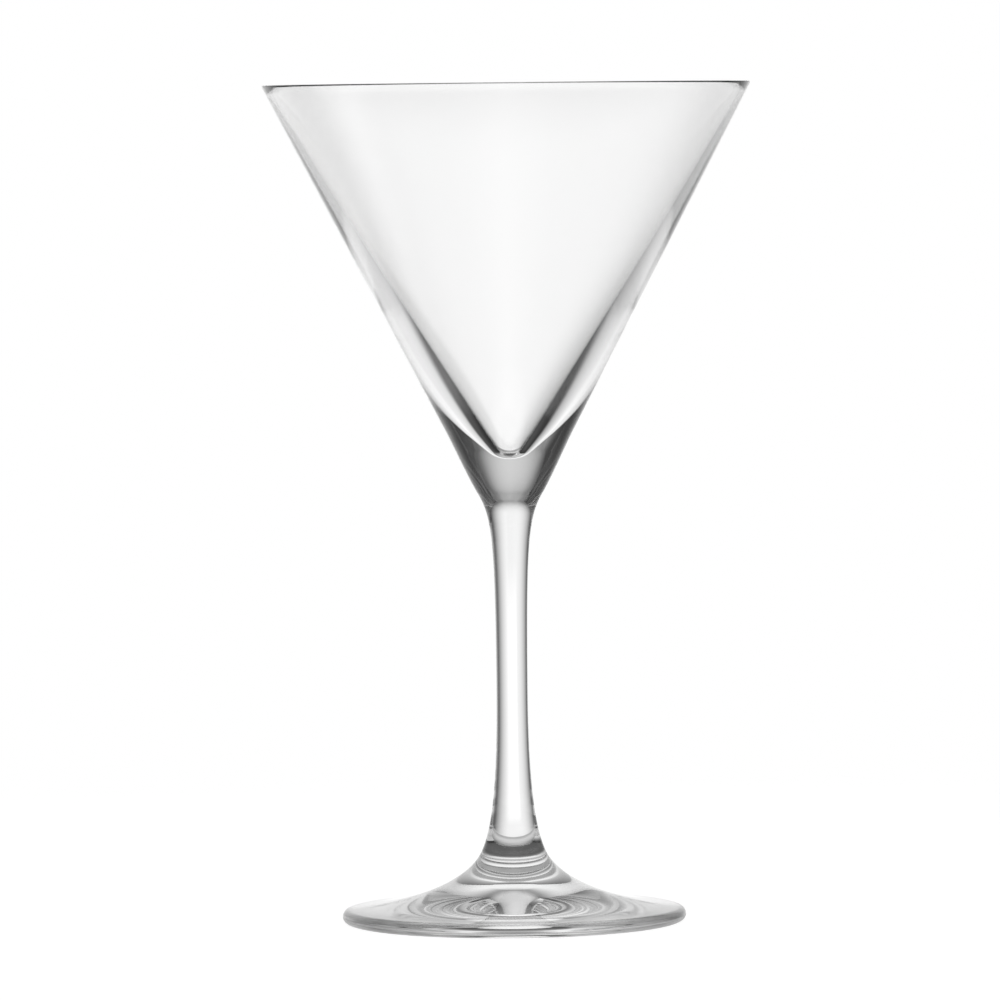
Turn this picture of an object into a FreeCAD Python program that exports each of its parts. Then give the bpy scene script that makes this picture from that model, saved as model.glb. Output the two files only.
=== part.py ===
import FreeCAD, Part

import math
import os

# A stemmed cocktail glass in millimetres, +Z up. The origin is the centre of the plane that the foot rests on.
# The glass is three gathers of solid glass, shaped one by one and fused end to end: bowl, stem and foot.
# Each piece is turned around the Z axis from a half outline in the XZ plane, where X is the radius.
# Angles of the outline are in degrees from straight up, and grow outwards: 90 points away from the axis.
# A pull is how far a smooth curve follows the direction of its end before it turns towards its other end.

# Driving dimensions of the bowl.
HEIGHT = 190.5
RIM_RADIUS = 55.3
RIM_THICKNESS = 1.2
LIP_RADIUS = 0.3
WALL_ANGLE = 27.5
CAVITY_RIM_ANGLE = 28.6
CAVITY_RIM_PULL = 47.0
CAVITY_TIP_ANGLE = 44.0
CAVITY_TIP_PULL = 2.5
CAVITY_TIP_RADIUS = 3.9
CAVITY_TIP_HEIGHT = 107.3
SHOULDER_HEIGHT = 111.5
SHOULDER_PULL = 3.0
BASE_PULL = 3.2

# Driving dimensions of the stem, between its two fused seats.
SEAT_RADIUS = 7.6
NECK_SEAT_HEIGHT = 97.9
NECK_ANGLE = 31.0
NECK_DOME = 1.2
NECK_PULL = 6.5
WAIST_HEIGHT = 52.9
WAIST_RADIUS = 3.55
WAIST_PULL_UP = 35.4
WAIST_PULL_DOWN = 17.8
FOOT_SEAT_HEIGHT = 15.5
FOOT_SEAT_ANGLE = 27.5
FOOT_SEAT_DOME = 1.8
FOOT_SEAT_PULL = 7.0

# Driving dimensions of the foot.
FOOT_RADIUS = 39.1
FLARE_PULL = 6.3
SPREAD_PULL = 15.9
SPREAD_SLOPE = 4.0
EDGE_TOP_RADIUS = 1.6
EDGE_BOTTOM_RADIUS = 1.6
REST_RING_WIDTH = 5.3
HOLLOW_EDGE_SLOPE = 1.6
HOLLOW_EDGE_PULL = 11.0
HOLLOW_MIDDLE_SLOPE = 7.7
HOLLOW_MIDDLE_PULL = 14.7
DIMPLE_RADIUS = 3.9
DIMPLE_HEIGHT = 2.1
DIMPLE_DEPTH = 0.17

UP = FreeCAD.Vector(0, 0, 1)
ORIGIN = FreeCAD.Vector(0, 0, 0)


def at(radius, height):
    """Point of a half outline."""
    return FreeCAD.Vector(radius, 0, height)


def towards(start, angle, distance):
    """Point at a distance from start, along an outline angle."""
    turn = math.radians(angle)
    return start + distance * at(math.sin(turn), math.cos(turn))


def line(start, end):
    return Part.LineSegment(start, end).toShape()


def arc(centre, radius, from_angle, to_angle):
    """Round stretch about a centre, between two outline angles."""
    ends = [towards(centre, angle, radius) for angle in (from_angle, to_angle)]
    middle = towards(centre, (from_angle + to_angle) / 2, radius)
    return Part.Arc(ends[0], middle, ends[1]).toShape()


def flow(start, start_angle, start_pull, end, end_angle, end_pull):
    """Smooth curve that leaves start along one angle, and whose end is approached from along the other."""
    curve = Part.BezierCurve()
    curve.setPoles([start, towards(start, start_angle, start_pull), towards(end, end_angle, end_pull), end])
    return curve.toShape()


def dome(radius, height, rise):
    """Spherical face from its edge to its middle on the axis, which is higher by rise."""
    sphere_radius = (radius ** 2 + rise ** 2) / (2 * rise)
    centre_height = height + rise - sphere_radius
    half_way = math.asin(radius / sphere_radius) / 2
    middle = at(sphere_radius * math.sin(half_way), centre_height + sphere_radius * math.cos(half_way))
    return Part.Arc(at(radius, height), middle, at(0, height + rise)).toShape()


def turned(edges):
    """Solid turned around the axis from the closed half outline that the edges make, in order."""
    outline = Part.Wire(edges)
    return Part.Face(outline).revolve(ORIGIN, UP, 360)


def bowl():
    """Conical cup: a flat lip with rounded edges, a thin wall, and a solid base down to the neck seat."""
    outer_lip = at(RIM_RADIUS - LIP_RADIUS, HEIGHT - LIP_RADIUS)
    inner_lip = at(RIM_RADIUS - RIM_THICKNESS + LIP_RADIUS, HEIGHT - LIP_RADIUS)
    outer_top = towards(outer_lip, 90 + WALL_ANGLE, LIP_RADIUS)
    inner_top = towards(inner_lip, CAVITY_RIM_ANGLE - 90, LIP_RADIUS)
    wall_length = (outer_top.z - SHOULDER_HEIGHT) / math.cos(math.radians(WALL_ANGLE))
    shoulder = towards(outer_top, WALL_ANGLE + 180, wall_length)
    neck = at(SEAT_RADIUS, NECK_SEAT_HEIGHT)
    tip_ball = at(0, CAVITY_TIP_HEIGHT + CAVITY_TIP_RADIUS)
    tip_edge = towards(tip_ball, 90 + CAVITY_TIP_ANGLE, CAVITY_TIP_RADIUS)
    return turned([
        arc(tip_ball, CAVITY_TIP_RADIUS, 180, 90 + CAVITY_TIP_ANGLE),
        flow(tip_edge, CAVITY_TIP_ANGLE, CAVITY_TIP_PULL, inner_top, CAVITY_RIM_ANGLE + 180, CAVITY_RIM_PULL),
        arc(inner_lip, LIP_RADIUS, CAVITY_RIM_ANGLE - 90, 0),
        line(at(inner_lip.x, HEIGHT), at(outer_lip.x, HEIGHT)),
        arc(outer_lip, LIP_RADIUS, 0, 90 + WALL_ANGLE),
        line(outer_top, shoulder),
        flow(shoulder, WALL_ANGLE + 180, SHOULDER_PULL, neck, NECK_ANGLE, BASE_PULL),
        dome(SEAT_RADIUS, NECK_SEAT_HEIGHT, NECK_DOME),
        line(at(0, NECK_SEAT_HEIGHT + NECK_DOME), at(0, CAVITY_TIP_HEIGHT)),
    ])


def stem():
    """Solid stem: domed at both ends, narrowest at the waist."""
    neck = at(SEAT_RADIUS, NECK_SEAT_HEIGHT)
    waist = at(WAIST_RADIUS, WAIST_HEIGHT)
    lower_end = at(SEAT_RADIUS, FOOT_SEAT_HEIGHT)
    return turned([
        flow(neck, NECK_ANGLE + 180, NECK_PULL, waist, 0, WAIST_PULL_UP),
        flow(waist, 180, WAIST_PULL_DOWN, lower_end, -FOOT_SEAT_ANGLE, FOOT_SEAT_PULL),
        dome(SEAT_RADIUS, FOOT_SEAT_HEIGHT, -FOOT_SEAT_DOME),
        line(at(0, FOOT_SEAT_HEIGHT - FOOT_SEAT_DOME), at(0, NECK_SEAT_HEIGHT + NECK_DOME)),
        dome(SEAT_RADIUS, NECK_SEAT_HEIGHT, NECK_DOME),
    ])


def foot():
    """Round spread foot: it rests on a flat ring inside its rounded edge, and is hollow under the middle."""
    seat = at(SEAT_RADIUS, FOOT_SEAT_HEIGHT)
    edge_top = at(FOOT_RADIUS - EDGE_TOP_RADIUS, EDGE_BOTTOM_RADIUS)
    edge_bottom = at(FOOT_RADIUS - EDGE_BOTTOM_RADIUS, EDGE_BOTTOM_RADIUS)
    spread = towards(edge_top, SPREAD_SLOPE, EDGE_TOP_RADIUS)
    ring_outside = at(edge_bottom.x, 0)
    ring_inside = at(edge_bottom.x - REST_RING_WIDTH, 0)
    dimple = at(DIMPLE_RADIUS, DIMPLE_HEIGHT)
    return turned([
        flow(seat, 180 - FOOT_SEAT_ANGLE, FLARE_PULL, spread, SPREAD_SLOPE - 90, SPREAD_PULL),
        arc(edge_top, EDGE_TOP_RADIUS, SPREAD_SLOPE, 90),
        arc(edge_bottom, EDGE_BOTTOM_RADIUS, 90, 180),
        line(ring_outside, ring_inside),
        flow(ring_inside, HOLLOW_EDGE_SLOPE - 90, HOLLOW_EDGE_PULL,
             dimple, 90 + HOLLOW_MIDDLE_SLOPE, HOLLOW_MIDDLE_PULL),
        dome(DIMPLE_RADIUS, DIMPLE_HEIGHT, DIMPLE_DEPTH),
        line(at(0, DIMPLE_HEIGHT + DIMPLE_DEPTH), at(0, FOOT_SEAT_HEIGHT - FOOT_SEAT_DOME)),
        dome(SEAT_RADIUS, FOOT_SEAT_HEIGHT, -FOOT_SEAT_DOME),
    ])


PIECES = {"bowl": bowl, "stem": stem, "foot": foot}

os.makedirs("parts", exist_ok=True)
for name, make in PIECES.items():
    make().exportStep(f"parts/{name}.step")
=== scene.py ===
import math

import bpy
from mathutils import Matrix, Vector


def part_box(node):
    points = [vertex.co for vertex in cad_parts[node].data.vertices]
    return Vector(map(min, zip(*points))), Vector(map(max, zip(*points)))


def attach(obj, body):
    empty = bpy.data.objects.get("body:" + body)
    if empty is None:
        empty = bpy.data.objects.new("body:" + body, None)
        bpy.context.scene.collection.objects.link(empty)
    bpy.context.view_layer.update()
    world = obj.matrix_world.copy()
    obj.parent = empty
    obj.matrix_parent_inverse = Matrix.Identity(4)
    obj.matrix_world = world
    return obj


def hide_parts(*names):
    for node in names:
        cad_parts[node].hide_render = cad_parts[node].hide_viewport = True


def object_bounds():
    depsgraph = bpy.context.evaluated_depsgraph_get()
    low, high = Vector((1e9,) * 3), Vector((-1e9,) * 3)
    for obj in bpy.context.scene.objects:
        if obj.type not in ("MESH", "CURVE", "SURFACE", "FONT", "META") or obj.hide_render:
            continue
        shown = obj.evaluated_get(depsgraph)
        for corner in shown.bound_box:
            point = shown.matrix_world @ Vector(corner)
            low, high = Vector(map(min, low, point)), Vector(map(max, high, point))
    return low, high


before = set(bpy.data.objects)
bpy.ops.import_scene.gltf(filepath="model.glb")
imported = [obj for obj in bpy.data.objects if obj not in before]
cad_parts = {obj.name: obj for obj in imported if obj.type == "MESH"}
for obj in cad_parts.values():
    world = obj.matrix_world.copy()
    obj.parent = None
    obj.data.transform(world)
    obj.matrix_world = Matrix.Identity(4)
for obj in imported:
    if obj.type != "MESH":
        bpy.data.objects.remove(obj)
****
### Exercise description
Give again only the lines that run from the line with "seat = at(SEAT_RADIUS, FOOT_SEAT_HEIGHT)" to the line with "cad_parts[node].hide_render = cad_parts[node].hide_viewport". Include both of those lines exactly as written.

### The result
    seat = at(SEAT_RADIUS, FOOT_SEAT_HEIGHT)
    edge_top = at(FOOT_RADIUS - EDGE_TOP_RADIUS, EDGE_BOTTOM_RADIUS)
    edge_bottom = at(FOOT_RADIUS - EDGE_BOTTOM_RADIUS, EDGE_BOTTOM_RADIUS)
    spread = towards(edge_top, SPREAD_SLOPE, EDGE_TOP_RADIUS)
    ring_outside = at(edge_bottom.x, 0)
    ring_inside = at(edge_bottom.x - REST_RING_WIDTH, 0)
    dimple = at(DIMPLE_RADIUS, DIMPLE_HEIGHT)
    return turned([
        flow(seat, 180 - FOOT_SEAT_ANGLE, FLARE_PULL, spread, SPREAD_SLOPE - 90, SPREAD_PULL),
        arc(edge_top, EDGE_TOP_RADIUS, SPREAD_SLOPE, 90),
        arc(edge_bottom, EDGE_BOTTOM_RADIUS, 90, 180),
        line(ring_outside, ring_inside),
        flow(ring_inside, HOLLOW_EDGE_SLOPE - 90, HOLLOW_EDGE_PULL,
             dimple, 90 + HOLLOW_MIDDLE_SLOPE, HOLLOW_MIDDLE_PULL),
        dome(DIMPLE_RADIUS, DIMPLE_HEIGHT, DIMPLE_DEPTH),
        line(at(0, DIMPLE_HEIGHT + DIMPLE_DEPTH), at(0, FOOT_SEAT_HEIGHT - FOOT_SEAT_DOME)),
        dome(SEAT_RADIUS, FOOT_SEAT_HEIGHT, -FOOT_SEAT_DOME),
    ])


PIECES = {"bowl": bowl, "stem": stem, "foot": foot}

os.makedirs("parts", exist_ok=True)
for name, make in PIECES.items():
    make().exportStep(f"parts/{name}.step")
=== scene.py ===
import math

import bpy
from mathutils import Matrix, Vector


def part_box(node):
    points = [vertex.co for vertex in cad_parts[node].data.vertices]
    return Vector(map(min, zip(*points))), Vector(map(max, zip(*points)))


def attach(obj, body):
    empty = bpy.data.objects.get("body:" + body)
    if empty is None:
        empty = bpy.data.objects.new("body:" + body, None)
        bpy.context.scene.collection.objects.link(empty)
    bpy.context.view_layer.update()
    world = obj.matrix_world.copy()
    obj.parent = empty
    obj.matrix_parent_inverse = Matrix.Identity(4)
    obj.matrix_world = world
    return obj


def hide_parts(*names):
    for node in names:
        cad_parts[node].hide_render = cad_parts[node].hide_viewport = True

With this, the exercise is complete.